- **What you are asked to do**
Your answer should consist only of the lines below from the one with "body.free()" through the one with "imported = [obj", copied exactly.

============================================================

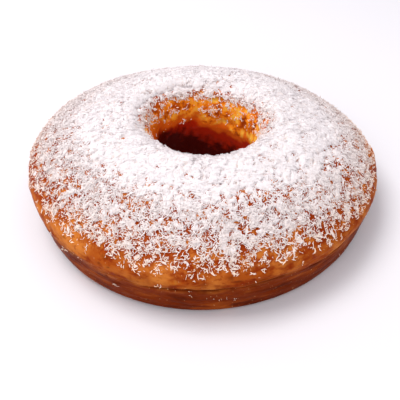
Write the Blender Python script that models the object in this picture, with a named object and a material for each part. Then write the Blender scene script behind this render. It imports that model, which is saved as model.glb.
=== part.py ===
"""A baked ring cake strewn with grated coconut, as one solid.

Run it with blender --background --python part.py, or from Blender's text editor.
Metres, +Z up. The cake stands on z = 0, and the origin is the centre of its foot.
The photograph's viewer looks along +Y, so -Y is the front.
"""

import math

import bmesh
import bpy
import numpy as np
from mathutils import Matrix, Vector
from mathutils.bvhtree import BVHTree

MM = 0.001

# The turned section, from the foot up the pan wall, over the dome and down the hole.
OUTER_R = 120 * MM  # the widest ring
WIDEST_Z = 32 * MM  # the height of that ring, where the dome starts
HEIGHT = 67.5 * MM  # foot to crest, with the coconut
CREST_R = 53 * MM  # the highest ring, close to the hole
FOOT_R = 115 * MM  # the pan wall where it meets the foot
FOOT_ROUND = 5 * MM  # the rounding of both edges of the foot
CREASE_Z = 25 * MM  # the shallow fold between the pan wall and the dome
CREASE_DEPTH = 0.9 * MM
CREASE_HALF = 3 * MM  # half of the fold's height
HOLE_R = 34.5 * MM  # the narrowest ring of the hole
THROAT_Z = 33 * MM  # the height of that ring
HOLE_FOOT_R = 37 * MM  # the hole's edge at the foot: the pan's tube was tapered
DOME_FULLNESS = 1.5  # 2 is an ellipse, and less is flatter
FUNNEL_FULLNESS = 2.0
WALL_SWELL = 0.8  # under 1, so that the pan wall bulges a little

# What a hand-mixed cake does to that section, as shares of OUTER_R.
# Each wave is (waves around the ring, cosine share, sine share).
OUTLINE_WAVES = ((2, 0.012, -0.007), (3, 0.007, 0.010))
HOLE_SHIFT = 2.6 * MM  # the hole lies off centre, towards +X
TOP_SLOPE = (-0.03, -0.023)  # the crest is higher at -X and at the front
LUMP = 0.9 * MM  # how far the dome's slow lumps rise and fall
CREASE_WANDER = 1.4 * MM  # how far the fold strays up and down

# The coconut that stands out of the matted layer.
SHREDS = 205
SHRED_LENGTH = (5.0 * MM, 8.5 * MM)
SHRED_WIDTH = (1.5 * MM, 2.4 * MM)
SHRED_THICK = (1.5 * MM, 2.0 * MM)
SHRED_SUNK = 0.45  # the share of its thickness that lies in the cake
SHRED_TIP = 0.55  # the width at its ends, as a share of the middle
SHRED_TURN = math.radians(42)  # how far one half of it may turn from the other
SHRED_INNER_R = 38 * MM
SHRED_OUTER_R = 116 * MM
GOLDEN_ANGLE = math.pi * (3 - math.sqrt(5))
SEED = 11

STEPS_AROUND = 84
FOOT_ARC_STEPS = 2
WALL_STEPS = 2
DOME_STEPS = 11
FUNNEL_STEPS = 6
TUBE_STEPS = 2
DROP_HEIGHT = 0.2  # rays that find the surface start here


def clear_scene():
    """Remove what the startup file holds."""
    for obj in list(bpy.data.objects):
        bpy.data.objects.remove(obj, do_unlink=True)


def material(name, colour, roughness):
    """A Principled material of one colour."""
    made = bpy.data.materials.new(name)
    made.use_nodes = True
    shader = made.node_tree.nodes["Principled BSDF"]
    shader.inputs["Base Color"].default_value = (*colour, 1)
    shader.inputs["Roughness"].default_value = roughness
    shader.inputs["Metallic"].default_value = 0
    return made


def quarter(centre, radii, start, end, steps, fullness=2.0):
    """Points of a quarter superellipse in the (r, z) plane, with both ends."""
    points = []
    for k in range(steps + 1):
        turn = start + (end - start) * k / steps
        across = abs(math.cos(turn)) ** (2 / fullness)
        up = abs(math.sin(turn)) ** (2 / fullness)
        points.append((
            centre[0] + radii[0] * math.copysign(across, math.cos(turn)),
            centre[1] + radii[1] * math.copysign(up, math.sin(turn)),
        ))
    return points


def wall_radius(z):
    """The radius of the bulging pan wall at a height, from the foot to the widest ring."""
    share = (z - FOOT_ROUND) / (WIDEST_Z - FOOT_ROUND)
    return FOOT_R + (OUTER_R - FOOT_R) * share**WALL_SWELL


def section():
    """The turned section as a closed list of (r, z), counterclockwise."""
    quarter_turn = math.pi / 2
    foot_edge = (FOOT_R - FOOT_ROUND, FOOT_ROUND)
    hole_edge = (HOLE_FOOT_R + FOOT_ROUND, FOOT_ROUND)
    rounding = (FOOT_ROUND, FOOT_ROUND)
    fold_foot = CREASE_Z - CREASE_HALF
    points = quarter(foot_edge, rounding, -quarter_turn, 0, FOOT_ARC_STEPS)
    for k in range(1, WALL_STEPS + 1):
        z = FOOT_ROUND + (fold_foot - FOOT_ROUND) * k / WALL_STEPS
        points.append((wall_radius(z), z))
    points.append((wall_radius(CREASE_Z) - CREASE_DEPTH, CREASE_Z))
    points.append((wall_radius(CREASE_Z + CREASE_HALF), CREASE_Z + CREASE_HALF))
    points += quarter(
        (CREST_R, WIDEST_Z),
        (OUTER_R - CREST_R, HEIGHT - WIDEST_Z),
        0,
        quarter_turn,
        DOME_STEPS,
        DOME_FULLNESS,
    )
    points += quarter(
        (CREST_R, THROAT_Z),
        (CREST_R - HOLE_R, HEIGHT - THROAT_Z),
        quarter_turn,
        2 * quarter_turn,
        FUNNEL_STEPS,
        FUNNEL_FULLNESS,
    )[1:]
    for k in range(1, TUBE_STEPS + 1):
        share = k / TUBE_STEPS
        points.append((
            HOLE_R + (HOLE_FOOT_R - HOLE_R) * share,
            THROAT_Z + (FOOT_ROUND - THROAT_Z) * share,
        ))
    points += quarter(hole_edge, rounding, 2 * quarter_turn, 3 * quarter_turn, FOOT_ARC_STEPS)[1:]
    return points


def waves(around, table):
    """The sum of the waves of a table, at an angle around the ring."""
    return sum(c * math.cos(n * around) + s * math.sin(n * around) for n, c, s in table)


def outline_middle():
    """The middle of the box round the widest ring, which becomes the origin."""
    turns = [2 * math.pi * k / 720 for k in range(720)]
    ring = [OUTER_R * (1 + waves(t, OUTLINE_WAVES)) for t in turns]
    xs = [r * math.cos(t) for r, t in zip(ring, turns)]
    ys = [r * math.sin(t) for r, t in zip(ring, turns)]
    return (min(xs) + max(xs)) / 2, (min(ys) + max(ys)) / 2


def lumps(around, r):
    """Slow lumps of the dome, from -1 to 1, as crossing waves."""
    out = r / OUTER_R
    return (
        0.40 * math.sin(3 * around + 5.1 * out + 0.6)
        + 0.35 * math.sin(5 * around - 7.3 * out + 2.2)
        + 0.25 * math.sin(8 * around + 11.0 * out + 4.1)
    )


def uneven(r, z, around, middle):
    """Where a point of the true turned section goes on the hand-made cake."""
    out = min(max((r - HOLE_R) / (OUTER_R - HOLE_R), 0), 1)
    high = z / HEIGHT
    near_crease = z / CREASE_Z * math.exp(-(((z - CREASE_Z) / (3 * CREASE_HALF)) ** 2))
    wander = math.sin(4 * around + 0.7) + 0.5 * math.sin(9 * around + 2.0)
    radius = r * (1 + out * waves(around, OUTLINE_WAVES))
    x = radius * math.cos(around) + HOLE_SHIFT * (1 - out) - middle[0]
    y = radius * math.sin(around) - middle[1]
    slope = (TOP_SLOPE[0] * x + TOP_SLOPE[1] * y) / OUTER_R
    z += z * slope * high
    z += LUMP * lumps(around, r) * high**2
    z += CREASE_WANDER / 1.5 * wander * near_crease * out
    return Vector((x, y, z))


def ring_body():
    """The cake without the loose coconut: the section spun once, then made uneven."""
    body = bmesh.new()
    corners = [body.verts.new((r, 0, z)) for r, z in section()]
    loop = [body.edges.new((a, b)) for a, b in zip(corners, corners[1:] + corners[:1])]
    bmesh.ops.spin(
        body,
        geom=corners + loop,
        cent=(0, 0, 0),
        axis=(0, 0, 1),
        angle=2 * math.pi,
        steps=STEPS_AROUND,
        use_merge=True,
        use_duplicate=False,
    )
    middle = outline_middle()
    for v in body.verts:
        around = math.atan2(v.co.y, v.co.x)
        v.co = uneven(math.hypot(v.co.x, v.co.y), v.co.z, around, middle)
    bmesh.ops.recalc_face_normals(body, faces=body.faces)
    return body


def shred(name, place, length, width, thick, turn):
    """One bent strip of coconut: two lengths of a box, narrower at both ends."""
    strip = bmesh.new()
    half = length / 2 * Vector((math.cos(turn / 2), math.sin(turn / 2), 0))
    stations = ((-half.x, half.y, SHRED_TIP), (0, 0, 1), (half.x, half.y, SHRED_TIP))
    rings = []
    for x, y, share in stations:
        side, up = width / 2 * share, thick / 2 * share
        rings.append([strip.verts.new((x, y + a * side, b * up)) for a, b in ((1, 1), (-1, 1), (-1, -1), (1, -1))])
    for first, second in zip(rings, rings[1:]):
        for k in range(4):
            strip.faces.new((first[k], first[k - 1], second[k - 1], second[k]))
    strip.faces.new(rings[0])
    strip.faces.new(rings[-1][::-1])
    bmesh.ops.recalc_face_normals(strip, faces=strip.faces)
    mesh = bpy.data.meshes.new(name)
    strip.to_mesh(mesh)
    strip.free()
    mesh.transform(place)
    return bpy.data.objects.new(name, mesh)


def strew(body):
    """Shreds over the dome and the mouth of the hole, evenly spread by the golden angle."""
    draw = np.random.default_rng(SEED)
    surface = BVHTree.FromBMesh(body)
    strips = []
    for k in range(SHREDS):
        share = (k + 0.5) / SHREDS
        r = math.sqrt(SHRED_INNER_R**2 + (SHRED_OUTER_R**2 - SHRED_INNER_R**2) * share)
        around = k * GOLDEN_ANGLE
        length, width, thick = (draw.uniform(*span) for span in (SHRED_LENGTH, SHRED_WIDTH, SHRED_THICK))
        heading = draw.uniform(0, 2 * math.pi)
        turn = SHRED_TURN * draw.uniform(-1, 1)
        start = Vector((r * math.cos(around), r * math.sin(around), DROP_HEIGHT))
        spot, normal, _, _ = surface.ray_cast(start, Vector((0, 0, -1)))
        lift = normal * thick * (0.5 - SHRED_SUNK)
        facing = normal.to_track_quat("Z", "Y").to_matrix().to_4x4()
        place = Matrix.Translation(spot + lift) @ facing @ Matrix.Rotation(heading, 4, "Z")
        strips.append(shred(f"shred_{k:03d}", place, length, width, thick, turn))
    return strips


def fuse(whole, strips):
    """Join the strips to the cake by one Boolean union, and remove them."""
    coconut = bpy.data.collections.new("coconut")
    bpy.context.scene.collection.children.link(coconut)
    for strip in strips:
        coconut.objects.link(strip)
    union = whole.modifiers.new("coconut", "BOOLEAN")
    union.operation = "UNION"
    union.solver = "EXACT"
    union.operand_type = "COLLECTION"
    union.collection = coconut
    graph = bpy.context.evaluated_depsgraph_get()
    fused = bpy.data.meshes.new_from_object(whole.evaluated_get(graph))
    whole.modifiers.remove(union)
    whole.data = fused
    for strip in strips:
        bpy.data.objects.remove(strip, do_unlink=True)
    bpy.data.collections.remove(coconut)


def main():
    """Build the cake as the one object ring_cake."""
    clear_scene()
    body = ring_body()
    strips = strew(body)
    mesh = bpy.data.meshes.new("ring_cake")
    body.to_mesh(mesh)
    body.free()
    cake = bpy.data.objects.new("ring_cake", mesh)
    bpy.context.scene.collection.objects.link(cake)
    fuse(cake, strips)
    cake.data.shade_smooth()
    cake.data.set_sharp_from_angle(angle=math.radians(40))
    cake.data.materials.clear()
    cake.data.materials.append(material("coconut_and_crust", (0.80, 0.70, 0.60), 0.7))


main()
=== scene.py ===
"""A baked ring cake under grated coconut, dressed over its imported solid.

The cake is one turned section made uneven. Every surface here is worked out from
two coordinates: the arc along the section, which is nought at the widest ring,
grows over the dome and down the hole and is negative on the pan wall, and the
angle around the ring. Metres, +Z up, -Y towards the viewer.
"""

import logging
import math
from dataclasses import dataclass, field
from enum import Enum
from typing import Any, Optional, Union

import bpy
import numpy as np
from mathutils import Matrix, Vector


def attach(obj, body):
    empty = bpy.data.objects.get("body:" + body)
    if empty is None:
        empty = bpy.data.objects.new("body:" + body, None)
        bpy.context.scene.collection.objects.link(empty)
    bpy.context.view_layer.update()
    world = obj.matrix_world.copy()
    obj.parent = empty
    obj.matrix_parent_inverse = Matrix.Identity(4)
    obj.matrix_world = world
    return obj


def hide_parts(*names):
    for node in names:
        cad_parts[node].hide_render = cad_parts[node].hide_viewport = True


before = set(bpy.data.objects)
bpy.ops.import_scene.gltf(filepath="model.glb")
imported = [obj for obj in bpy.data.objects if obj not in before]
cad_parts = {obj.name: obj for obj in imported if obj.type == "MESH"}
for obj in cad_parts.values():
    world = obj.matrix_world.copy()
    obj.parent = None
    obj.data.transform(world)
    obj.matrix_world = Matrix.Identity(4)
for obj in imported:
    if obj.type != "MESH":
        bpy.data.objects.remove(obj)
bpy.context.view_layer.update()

MM = 0.001
LOG = logging.getLogger("ring_cake")
Array = np.ndarray
Pair = tuple[float, float]
Triple = tuple[float, float, float]
Colour = Triple
Number = Union["Value", float]
Material = bpy.types.Material
Piece = bpy.types.Object


# Numbers that vary in space


def smooth_step(low: float, high: float, value: Array) -> Array:
    """Rise from 0 at low to 1 at high as the cubic 3t^2 - 2t^3, or fall where high is the lower."""
    share = np.clip((value - low) / (high - low), 0.0, 1.0)
    return share * share * (3.0 - 2.0 * share)


def bell(value: Array, middle: float, half: float) -> Array:
    """A bell about a middle: exp(-((value - middle) / half)^2)."""
    return np.exp(-(((value - middle) / half) ** 2))


def turn_bell(around: Array, middle: float, half: float, power: int = 2) -> Array:
    """A bell about an angle, whose distance is taken the short way round and raised to a power."""
    away = (around - middle + math.pi) % (2 * math.pi) - math.pi
    return np.exp(-((away / half) ** power))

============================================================

- **Exercise response**
    body.free()
    cake = bpy.data.objects.new("ring_cake", mesh)
    bpy.context.scene.collection.objects.link(cake)
    fuse(cake, strips)
    cake.data.shade_smooth()
    cake.data.set_sharp_from_angle(angle=math.radians(40))
    cake.data.materials.clear()
    cake.data.materials.append(material("coconut_and_crust", (0.80, 0.70, 0.60), 0.7))


main()
=== scene.py ===
"""A baked ring cake under grated coconut, dressed over its imported solid.

The cake is one turned section made uneven. Every surface here is worked out from
two coordinates: the arc along the section, which is nought at the widest ring,
grows over the dome and down the hole and is negative on the pan wall, and the
angle around the ring. Metres, +Z up, -Y towards the viewer.
"""

import logging
import math
from dataclasses import dataclass, field
from enum import Enum
from typing import Any, Optional, Union

import bpy
import numpy as np
from mathutils import Matrix, Vector


def attach(obj, body):
    empty = bpy.data.objects.get("body:" + body)
    if empty is None:
        empty = bpy.data.objects.new("body:" + body, None)
        bpy.context.scene.collection.objects.link(empty)
    bpy.context.view_layer.update()
    world = obj.matrix_world.copy()
    obj.parent = empty
    obj.matrix_parent_inverse = Matrix.Identity(4)
    obj.matrix_world = world
    return obj


def hide_parts(*names):
    for node in names:
        cad_parts[node].hide_render = cad_parts[node].hide_viewport = True


before = set(bpy.data.objects)
bpy.ops.import_scene.gltf(filepath="model.glb")
imported = [obj for obj in bpy.data.objects if obj not in before]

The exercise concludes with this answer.